Prologue
There is something faintly ridiculous about the way my dispute with Shell has entered old age.
I sit at a keyboard and ask machines questions about a company that has dominated far too much of my life. I ask ChatGPT. I ask Copilot. I ask Grok. I ask Perplexity. I ask whatever new oracle Silicon Valley has produced this week. I give each of them the same material, or nearly the same material, and watch them squirm, contradict themselves, regurgitate old reporting, rediscover buried facts, miss obvious points, and occasionally blurt out something rather close to the truth.
At one level it is comic. A fight that began in the world of petrol promotions, paper files, telephone calls and boardroom courtesies now plays out through artificial intelligence. At another level it is not comic at all. These systems are being trained on the electronic afterlife of forty years of documents, articles, leaks, correspondence, court papers, accusations, apologies, and unfinished business. They are not solving anything. They are exposing the fact that the story still exists, still has force, and still refuses to stay buried.
I did not set out to become the curator of a digital battleground. I certainly did not set out to become, in my late seventies, a one-man media machine feeding Shell's history into competing bots. That would have sounded absurd to the younger man I once was, a man who liked making things, winning contracts, coming up with ideas, seeing them take shape in the world. The version of me now sitting at a keyboard asking questions of machines is not the man I expected to become. He is the man Shell helped to make.
The modern phrase for what I am doing might be "information warfare," though I confess I prefer less fashionable language. What I am really doing is continuing. That is the central fact. I am continuing because the matter was never put right. I am continuing because what ought to have ended decades ago did not end. I am continuing because Shell, despite all its size, wealth, codes of conduct, public slogans and business principles, has never done the one thing that might have allowed me to put down the file at last: negotiate seriously, apologise properly, and make fair redress.
I make the point bluntly because I do not want this book mistaken for the work of a man in love with grievance. I am not. Anyone who imagines that I have spent four decades in blissful enjoyment of litigation, threats, sleeplessness, documents, websites, leaks, and endless argument understands nothing at all. The truth is much simpler and sadder. I wanted a good life. I had earned one. I had one, or the beginning of one. Then I found myself dragged into a long struggle with one of the largest companies in the world. The legal routes that were supposed to produce justice did not do so. The so-called peace that followed did not hold. The years went by. The archive grew. My anger hardened into discipline. My private dispute became public record.
Somewhere along the way, I became useful to other people with grievances against Shell. Some saw me as a crank. Some saw me as a nuisance. Some saw me, rather flatteringly, as a whistleblower. Journalists called. Insiders sent material. Shell watched. Shell worried. Shell denied. Shell postured. Shell occasionally blundered. I kept going. Not because it was healthy. Not because it was noble every day. Not because I had discovered a secret taste for permanent war. I kept going because I could not persuade myself that the alternative, which was to shrug and let a giant corporation stroll away from what had happened, was something I could live with.
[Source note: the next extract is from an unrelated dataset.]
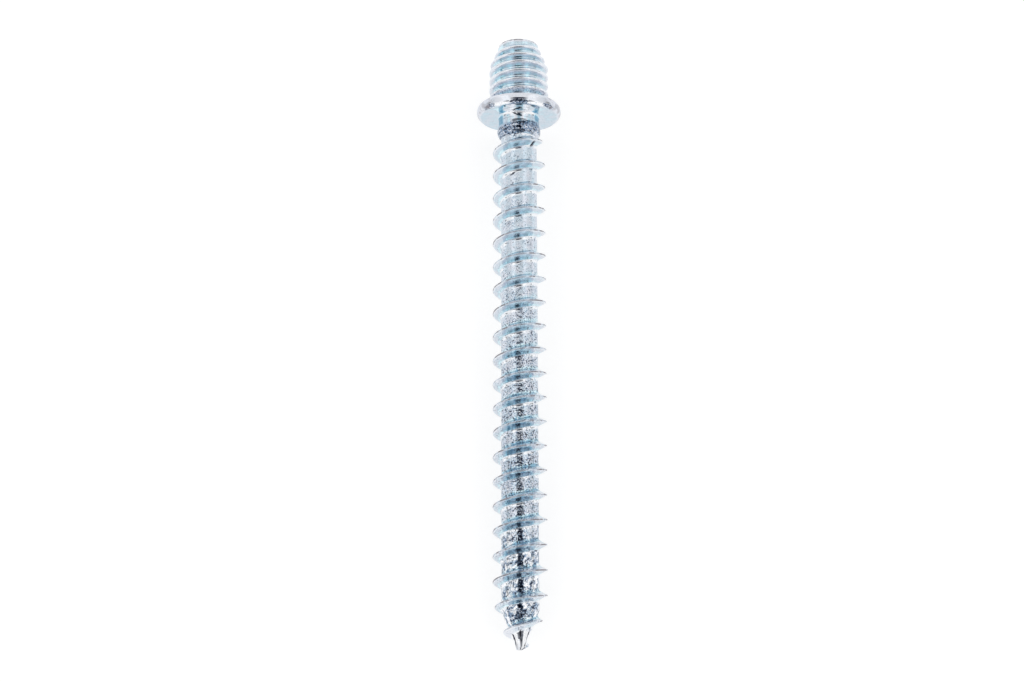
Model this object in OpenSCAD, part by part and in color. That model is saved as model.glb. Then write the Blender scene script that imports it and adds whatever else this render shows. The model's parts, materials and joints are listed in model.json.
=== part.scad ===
// Collared coach screw: a short machine-threaded stub, a round collar, a plain neck,
// and a long coarse wood thread that winds down to a gimlet point.
// It lies on its side, as it comes to rest on a table: the collar's rim and the
// thread's crests touch Z = 0, and the stub points to +Y.

/* [Machine stub] */
// Outer diameter of the machine thread
stub_d = 8; // [7:0.1:10]
// Length of the stub above the collar
stub_len = 8.9; // [7:0.1:14]
// Diameter of the stub's flat end
stub_end_d = 5.4; // [3.5:0.1:6]
// Length of the cone that leads a nut on to the thread
lead_in_len = 3.3; // [2:0.1:4.5]
// Bevel that breaks the edge of the flat end
end_bevel = 0.25; // [0.1:0.05:0.5]
// Distance along the stub from one crest to the next
stub_pitch = 1.25; // [1:0.05:1.6]
// Depth of the machine thread's groove
stub_groove = 0.72; // [0.4:0.02:0.9]
// Length from the flat end over which the groove reaches its depth
stub_groove_run = 2.2; // [1:0.1:3.5]
// Width of the machine thread's crest, and of its root
stub_crest_w = 0.18; // [0.1:0.02:0.3]
// Height above the collar's seat at which a crest of the stub passes the +X side
stub_first_crest = 2.06; // [1.7:0.01:3]
// Height of the plain ring at the collar, where the machine thread runs out
runout_h = 0.25; // [0.1:0.05:0.6]

/* [Collar] */
// Diameter of the collar
collar_d = 11.3; // [10:0.1:16]
// Thickness of the collar
collar_t = 1.65; // [1.2:0.05:3]
// Radius that rounds both edges of the collar's rim
rim_r = 0.75; // [0.3:0.05:0.8]

/* [Neck] */
// Diameter of the plain neck below the collar
neck_d = 5.4; // [5.2:0.05:6.2]
// Length of the neck, from the collar to the thread
neck_len = 3.2; // [2.6:0.1:6]
// Fillet between the collar's seat and the neck
seat_fillet_r = 0.35; // [0.1:0.05:0.8]
// Diameter of the ring of metal pushed up where thread rolling began
swell_d = 5.8; // [5.2:0.05:6.4]
// Width of that ring
swell_len = 2.3; // [1:0.1:2.4]
// Radius that rounds the ring's lower edge
swell_edge_r = 1.15; // [0.3:0.05:1.2]

/* [Wood thread] */
// Diameter over the wood thread's crests
thread_d = 7; // [6:0.1:8]
// Diameter of the core between the threads
core_d = 4.8; // [4.2:0.1:5.1]
// Distance along the screw from one crest to the next
pitch = 3.2; // [2.8:0.1:4]
// Width of the thread's crest
crest_w = 0.16; // [0.1:0.02:0.4]
// Angle of each flank from square to the axis
flank_deg = 27; // [20:1:32]
// Radius-like reach of the hollow where a flank meets the core
root_reach = 0.3; // [0.1:0.05:0.4]
// Depth below the collar's seat at which the first crest passes the +X side
first_crest = 3.55; // [3.4:0.05:5]
// Part of a turn over which the thread rises out of the core
start_turn = 0.36; // [0.1:0.01:0.5]

/* [Gimlet point] */
// Length from the collar's seat to the tip
shank_len = 71.2; // [40:0.2:90]
// Length over which the core narrows to the tip
core_taper_len = 4.9; // [4:0.1:9]
// Length over which the crests close in on the tip
crest_taper_len = 8; // [6:0.1:11]
// How full the crests' outline stays: 1 is a plain arc, less is fuller
crest_fullness = 0.72; // [0.45:0.01:1]
// Diameter of the blunt tip
tip_d = 0.85; // [0.5:0.05:1.2]

/* [Hidden] */
zinc = [0.80, 0.84, 0.88];

// Facets round the turned surfaces, and steps round one turn of each thread
round_fn = 72;
turn_steps = 24;
stub_turn_steps = 32;
arc_steps = 6;

stub_r = stub_d / 2;
stub_end_r = stub_end_d / 2;
collar_r = collar_d / 2;
neck_r = neck_d / 2;
swell_r = swell_d / 2;
core_radius = core_d / 2;
thread_r = thread_d / 2;
tip_r = tip_d / 2;
stub_top = collar_t + stub_len;
// The plain ring stands this much proud of the crests, so that a nut's face meets the collar
runout_r = stub_r + 0.02;

// Roundings stay inside the walls that they round
rim_rr = min(rim_r, collar_t * 0.49);
fillet_rr = min(seat_fillet_r, collar_r - rim_rr - neck_r - 0.1, neck_len - swell_len);
edge_rr = min(swell_edge_r, swell_len / 2);

function clamp01(x) = max(0, min(1, x));
function smooth01(x) = let (t = clamp01(x)) t * t * (3 - 2 * t);
function arc(cx, cz, r, from, to) =
    [for (k = [0:arc_steps]) let (a = from + (to - from) * k / arc_steps)
        [cx + r * cos(a), cz + r * sin(a)]];

// The wood thread starts inside the neck, by this much past one whole turn
thread_embed = 0.7;
// A thread is drawn this much past its end, and cropped there
crop_margin = 0.3;

// Radii at a depth below the collar's seat
function core_r_at(depth) =
    tip_r + (core_radius - tip_r) * clamp01((shank_len - depth) / core_taper_len);
function crest_r_at(depth) =
    let (u = clamp01((shank_len - depth) / crest_taper_len))
    tip_r + (thread_r - tip_r) * pow(1 - (1 - u) * (1 - u), crest_fullness);
function start_rise(depth) =
    smooth01((depth - neck_len + thread_embed / 2) / (start_turn * pitch));
function ridge_h_at(depth) =
    max(0, crest_r_at(depth) - core_r_at(depth)) * start_rise(depth);

// One section of the wood thread: [offset along the axis, share of the ridge's height]
function half_base(h) = crest_w / 2 + h * tan(flank_deg);
function wood_section(h) = let (reach = root_reach * clamp01(h / (root_reach * 2)))
    [[-half_base(h) - reach / 2, 0],
     [-half_base(h) + reach / 2, 0.22],
     [-crest_w / 2, 1],
     [crest_w / 2, 1],
     [half_base(h) - reach / 2, 0.22],
     [half_base(h) + reach / 2, 0]];

// The machine thread's radii: a cone leads in at the flat end, the grooves deepen along it,
// and inside the collar the rod narrows so that nothing shows below the seat
stub_hidden_from = -collar_t + stub_pitch / 2;
function lead_in(depth) = clamp01((depth + stub_top - end_bevel) / (lead_in_len - end_bevel));
function stub_crest_r_at(depth) = stub_end_r + (stub_r - stub_end_r) * lead_in(depth);
function stub_groove_at(depth) = stub_groove * smooth01((depth + stub_top) / stub_groove_run);
function stub_r_at(depth, share) =
    depth > stub_hidden_from ? core_radius
                             : stub_crest_r_at(depth) - stub_groove_at(depth) * (1 - share);
stub_root_at = (stub_pitch - stub_crest_w) / 2;
stub_section = [
    [-stub_root_at, 0],
    [-stub_crest_w / 2, 1],
    [stub_crest_w / 2, 1],
    [stub_root_at, 0]];

// A right-handed threaded rod round the Z axis, with closed ends, from depth top to depth
// bottom. Its crest passes the +X side at the depth phase. section(depth) gives one turn's
// points as [offset along the axis, share of the ridge's height], and
// radius_at(depth, offset, share) gives their radii.
module threaded_rod(top, bottom, turn, phase, steps, section, radius_at) {
    last = ceil((bottom - top) * steps / turn);
    count = len(section(top));

    function depth_at(i) = top + turn * i / steps;
    function point(i, j) =
        let (depth = depth_at(i), s = section(depth)[j], r = radius_at(depth, s[0], s[1]),
             a = -360 * (depth - phase) / turn)
        [r * cos(a), r * sin(a), -depth - s[0]];

    // The section's last point on one turn is joined to its first point on the next turn
    function line_index(i) = i <= last ? i * count : (last + 1) * count + i - last - 1;
    function index(i, j) =
        j == count ? line_index(i + steps) : (j == 0 ? line_index(i) : i * count + j);

    points = concat(
        [for (i = [0:last]) for (j = [0:count - 1]) point(i, j)],
        [for (i = [last + 1:last + steps]) point(i, 0)],
        [[0, 0, crop_margin - top], [0, 0, -depth_at(last + steps) - crop_margin]]);
    top_apex = len(points) - 2;
    end_apex = len(points) - 1;

    faces = concat(
        [for (i = [0:last - 1]) for (j = [0:count - 1])
            [index(i, j), index(i, j + 1), index(i + 1, j + 1)]],
        [for (i = [0:last - 1]) for (j = [0:count - 1])
            [index(i, j), index(i + 1, j + 1), index(i + 1, j)]],
        [for (i = [0:steps - 1]) [line_index(i), line_index(i + 1), top_apex]],
        [for (j = [0:count - 1]) [index(0, j + 1), index(0, j), top_apex]],
        [for (j = [0:count - 1]) [index(last, j), index(last, j + 1), end_apex]],
        [for (i = [last:last + steps - 1]) [line_index(i + 1), line_index(i), end_apex]]);
    polyhedron(points = points, faces = faces, convexity = 10);
}

// How it lies: the collar's rim and one crest of the thread touch the table.
// Each crest on the underside would need its own tilt, and the least one holds.
rim_cz = rim_rr;
rim_cr = collar_r - rim_rr;
function crest_tilt(depth) =
    let (run = rim_cz + depth, drop = rim_cr - crest_r_at(depth))
    asin(rim_rr / norm([run, drop])) + atan2(drop, run);
lay_tilt = min([for (d = [first_crest + pitch * 0.75:pitch:shank_len]) crest_tilt(d)]);
lay_height = rim_cr * cos(lay_tilt) + rim_rr - rim_cz * sin(lay_tilt);
y_front = stub_top * cos(lay_tilt) + (stub_end_r - end_bevel) * sin(lay_tilt);
y_back = -shank_len * cos(lay_tilt) - tip_r * sin(lay_tilt);
lay_y = -(y_front + y_back) / 2;

// Outlines of the turned forms, each from the axis outwards and back
end_cutter_r = stub_r + end_bevel;
end_cutter_outline = [
    [0, stub_top],
    [stub_end_r - end_bevel, stub_top],
    [end_cutter_r, stub_top - end_cutter_r + stub_end_r - end_bevel],
    [end_cutter_r, stub_top + 3 * stub_pitch],
    [0, stub_top + 3 * stub_pitch]];
collar_outline = concat(
    [[0, collar_t + runout_h], [runout_r, collar_t + runout_h], [runout_r, collar_t]],
    arc(rim_cr, collar_t - rim_rr, rim_rr, 90, 0),
    arc(rim_cr, rim_rr, rim_rr, 0, -90),
    [[0, 0]]);
neck_outline = concat(
    [[0, 0]],
    arc(neck_r + fillet_rr, -fillet_rr, fillet_rr, 90, 180),
    [for (k = [0:arc_steps]) let (t = k / arc_steps)
        [neck_r + (swell_r - neck_r) * smooth01(t),
         -neck_len + swell_len - t * (swell_len - edge_rr)]],
    arc(swell_r - edge_rr, edge_rr - neck_len, edge_rr, -90 / arc_steps, -90),
    [[0, -neck_len]]);

module machine_stub() {
    color(zinc) difference() {
        threaded_rod(-stub_top - 1.5 * stub_pitch, -collar_t + stub_pitch / 10, stub_pitch,
                     -stub_first_crest, stub_turn_steps,
                     function(depth) stub_section,
                     function(depth, offset, share) stub_r_at(depth + offset, share));
        rotate_extrude($fn = round_fn)
            polygon(end_cutter_outline);
    }
}

module collar() {
    color(zinc) rotate_extrude($fn = round_fn)
        polygon(collar_outline);
}

module neck() {
    color(zinc) rotate_extrude($fn = round_fn)
        polygon(neck_outline);
}

module wood_thread() {
    color(zinc) difference() {
        threaded_rod(neck_len - thread_embed - pitch, shank_len + crop_margin, pitch,
                     first_crest, turn_steps,
                     function(depth) wood_section(ridge_h_at(depth)),
                     function(depth, offset, share)
                         core_r_at(depth + offset) + ridge_h_at(depth) * share);
        translate([0, 0, -shank_len - 2 * pitch])
            cylinder(h = 2 * pitch, r = core_radius, $fn = round_fn);
    }
}

module coach_screw() {
    translate([0, lay_y, lay_height]) rotate([lay_tilt - 90, 0, 0]) union() {
        machine_stub();
        collar();
        neck();
        wood_thread();
    }
}

coach_screw();
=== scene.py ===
import json
import math

import bpy
from mathutils import Matrix, Vector, noise

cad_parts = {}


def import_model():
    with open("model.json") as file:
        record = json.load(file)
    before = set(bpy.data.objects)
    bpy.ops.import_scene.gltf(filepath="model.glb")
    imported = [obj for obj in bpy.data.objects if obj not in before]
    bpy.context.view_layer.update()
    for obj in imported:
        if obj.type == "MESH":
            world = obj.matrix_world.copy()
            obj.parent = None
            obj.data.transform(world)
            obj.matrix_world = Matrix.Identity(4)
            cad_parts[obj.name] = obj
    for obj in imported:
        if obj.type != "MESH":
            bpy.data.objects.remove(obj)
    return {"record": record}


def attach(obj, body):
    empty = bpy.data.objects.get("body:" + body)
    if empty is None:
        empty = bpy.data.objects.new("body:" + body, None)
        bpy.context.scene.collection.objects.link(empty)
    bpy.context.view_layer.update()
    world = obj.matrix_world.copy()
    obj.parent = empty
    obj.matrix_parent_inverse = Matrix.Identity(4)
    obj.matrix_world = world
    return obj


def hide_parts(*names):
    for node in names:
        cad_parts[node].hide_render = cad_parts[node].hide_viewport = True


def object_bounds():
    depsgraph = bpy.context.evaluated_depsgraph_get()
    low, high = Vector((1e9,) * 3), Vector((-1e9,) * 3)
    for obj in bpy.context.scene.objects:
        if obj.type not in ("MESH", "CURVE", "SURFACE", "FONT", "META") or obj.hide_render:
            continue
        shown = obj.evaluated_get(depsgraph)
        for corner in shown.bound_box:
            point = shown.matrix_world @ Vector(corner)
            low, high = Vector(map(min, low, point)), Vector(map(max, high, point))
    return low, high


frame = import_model()
cad_low, cad_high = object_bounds()

MM = 0.001
TAU = 2 * math.pi

# Where the screw lies, from the frame's mounts
mounts = {m["name"]: m for m in frame["record"]["mounts"]}
seat_point = Vector(mounts["collar_wood_seat"]["pos_m"])
screw_axis = -Vector(mounts["collar_wood_seat"]["axis"]).normalized()
across_axis = Vector((1, 0, 0))
below_axis = screw_axis.cross(across_axis)
lay = Matrix((across_axis, below_axis, screw_axis)).transposed().to_4x4() @ Matrix.Scale(MM, 4)
lay.translation = seat_point

# The screw's sizes in mm; heights run along its axis from the collar's seat
stub_r = mounts["stud"]["dims"]["r_mm"]
collar_t = (Vector(mounts["collar_top_seat"]["pos_m"]) - seat_point).length / MM
collar_r = (cad_high.x - cad_low.x) / 2 / MM
lead_in_len = 3.3
runout_h = 0.25
stub_top = collar_t + mounts["stud"]["dims"]["length_mm"]
stub_end_r = 2.7
end_bevel = 0.25
rim_r = 0.75
neck_r = 2.7
neck_len = 3.2
seat_fillet_r = 0.35
swell_r = 2.9
swell_len = 2.3
swell_edge_r = 1.15
swell_edge_from = -8

# Machine thread, in mm
stub_pitch = 1.25
stub_groove_depth = 0.72
stub_groove_run = 2.2
stub_crest_half = 0.09
stub_crest_flat = 0.6
stub_crest_round = 0.06
stub_root_half = 0.05
stub_flank_reach = 0.44
stub_first_crest = 0.44
stub_spare_turns = 1.6
stub_least_r = 0.3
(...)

That has cost me dearly. It has cost money, time, energy, peace of mind and opportunities that do not come back. It has shaped family life. It has narrowed life in ways that are hard to calculate. The bill for a long campaign is not just legal. It is existential. It changes who you are. It changes what others expect you to be. It changes how a room feels when your name is mentioned. It even changes the rhythm of old age. Other men in their late seventies may take up golf, gardening, or a more sensible relationship with the daily news. I compare chatbot answers about Shell.
But if the present is strange, the beginning was ordinary in a far better way. The beginning was not a crusade. It was business. It was ambition. It was creativity. It was my father and me making ideas that worked. It was the pleasure of being good at something. It was meeting serious people from serious companies and finding that they took us seriously too. There was a time when Shell was not my adversary. It was my best client. There was a time when the name Shell brought to mind scale, prestige, a famous jingle sung by Bing Crosby, and the satisfaction of dealing with one of the biggest brands in the world.
That is why the story must begin there, before the websites, before the leaks, before the spies, before the judges, before the chatbots and the bot war and all the strange electronic machinery of this late chapter. To understand why I kept going, you have to understand what existed before the fight. To understand the fury, you have to understand the trust. To understand the old man at the keyboard, you have to understand the younger man who thought he was building a life.
Before Shell became a fate, it was a client.
Before I became a campaigner, I was a businessman.
Before I built an archive, I built promotions.
And before I spent years learning how power behaves when challenged, I had the simpler and happier experience of success.